As diferenças começam logo ao chegar ao espaço. A primeira diferença que se sente é que o líquido no nosso corpo está a flutuar. Mais uma vez, quando pensamos nos idosos, muitas vezes têm as pernas e os pés inchados. É porque a gravidade puxa tudo para baixo e o coração já não tem força para puxar os líquidos para cima. No espaço é ao contrário. Como não há gravidade os líquidos sobem portanto fiquei com a cara inchada. Se olhar para as minhas fotografias no espaço e comparar com fotos minhas na Terra parece que engordei cinco quilos. Não engordei, mas parece. E provoca dores de cabeça devido à pressão no cérebro. Coloca pressão no nervo ótico, a visão fica mais turva. E isso dura até depois do voo. O olfato também fica afetado porque o nariz fica congestionado. Estas são as mudanças imediatas. Depois há os músculos e os ossos. Também o sistema vestibular é afetado, o sentido de orientação. No espaço podemos andar à roda, à roda, à roda, sem ficarmos enjoados. É porque o cérebro percebe que o que vê com os olhos não corresponde ao que sente com os ouvidos internos, por isso o cérebro deixa de ouvir os ouvidos internos. No espaço, tudo bem. Mas quando voltamos à Terra e nos inclinamos, ficamos enjoados. Quando regressamos à Terra, temos de fazer alguns testes, como andar em linha reta com os olhos fechados. E é quase impossível. Sentimos como se estivéssemos bêbados. Quando nos deitamos e nos levantamos, é como se enjoássemos no mar. Foi como se estivesse a ser torturado. Depois melhora, mas na altura sentimo-nos péssimos.

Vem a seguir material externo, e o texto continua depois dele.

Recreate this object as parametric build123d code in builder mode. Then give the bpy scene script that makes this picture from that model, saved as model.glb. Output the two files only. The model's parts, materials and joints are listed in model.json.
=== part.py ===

Neste momento vemos a Índia, a China, a Rússia a enviar missões para o espaço. Os EUA querem voltar a colocar homens - e a primeira mulher - na Lua. Como vê esta nova corrida ao espaço das grandes potências?
Adoro. É uma competição saudável, em que todos procuram ser os melhores e isso faz florescer a inovação, mas também faz florescer a cooperação entre todas estas potências, que não podem fazer tudo sozinhas. E sem dúvida que eu prefiro que compitam de uma forma científica e técnica em vez de lutarem em guerras na Terra, o que seria outra forma de competição. Uma competição nada saudável.

A Rússia continua a cooperar no espaço, na Estação Espacial Internacional?
Sim continua. Eu estava no espaço quando a guerra começou.

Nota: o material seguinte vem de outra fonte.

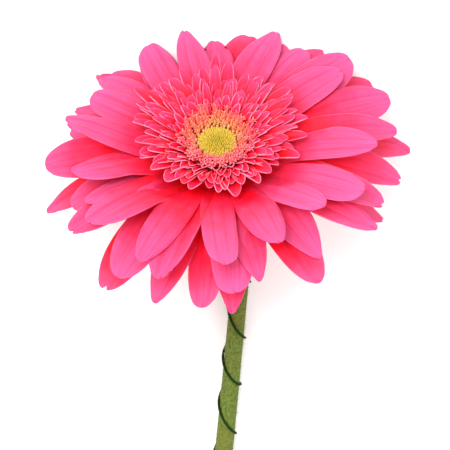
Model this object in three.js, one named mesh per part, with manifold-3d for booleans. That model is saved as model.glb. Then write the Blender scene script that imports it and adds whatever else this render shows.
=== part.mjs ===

Há também cada vez mais empresas privadas a levar pessoas ao espaço. Como é que olha para estas pessoas que passam uns minutos no espaço? Podem considerar-se astronautas?
"Astronauta" é um título que não está protegido. Toda a gente se pode considerar astronauta. Não está errado. O próprio planeta Terra é uma grande nave espacial, por isso até a Helena se pode considerar uma astronauta. Eu sou um astronauta mesmo quando estou aqui. Acredito que todos temos o entusiasmo, que todos sonham em ir ao espaço. Mas nem todos têm os meios financeiros para o fazer. E eu gostava que todos tivessem a possibilidade de experienciar aquela sensação. Porque acredito que depois de ter estado lá em cima, todos nos tornamos melhores seres humanos - que queremos proteger a Terra, que queremos colaborar com os outros para tomar conta dela. Só há um sítio onde sabemos que podemos viver e o que estamos a fazer a este planeta é horrível. Acredito que estar lá em cima a olhar para baixo, para este planeta lindo e maravilhoso, muda tudo o que aprendemos e percebemos que temos de o proteger. Por isso adorava que pudéssemos levar todos os políticos no poder até ao espaço. Porque depois disso eles iam ter políticas diferentes.

E qual desses líderes levaria primeiro?
Levava o senhor que manda na Rússia. Podia ser que mudasse a sua perspetiva.

Esteve em Beja para participar no Zero-G - Astronauta por Um Dia, qual a importância de iniciativas como esta que junta estudantes do país todo para um voo de gravidade zero? Como é ver a cara deste miúdos depois de terem cumprido este sonho?
É maravilhoso. Eu fui escolhido para astronauta por ser emocionalmente estável, mas no ano passado quase chorei aqui. Os miúdos estavam tão entusiasmados e no final algumas das raparigas estavam a chorar e a dizer "foi maravilhoso, este foi o melhor dia da minha vida!" Foi muito emotivo.

Pelo segundo ano consecutivo, a Agência Espacial Portuguesa levou, no âmbito da iniciativa Zero-G Portugal - Astronauta por Um Dia, 30 estudantes portugueses do Ensino Básico e Secundário vindos de todas as regiões do país, incluindo Madeira e Açores, num voo parabólico que lhes permitiu experimentar a sensação de gravidade zero que os astronautas sentem no espaço. O voo, que decorreu a bordo do Airbus A310, da empresa francesa Novespace, partiu ontem de manhã da Base Aérea n.º 11, em Beja, e foi antecedido, na véspera por uma conversa com o astronauta da ESA Matthias Maurer.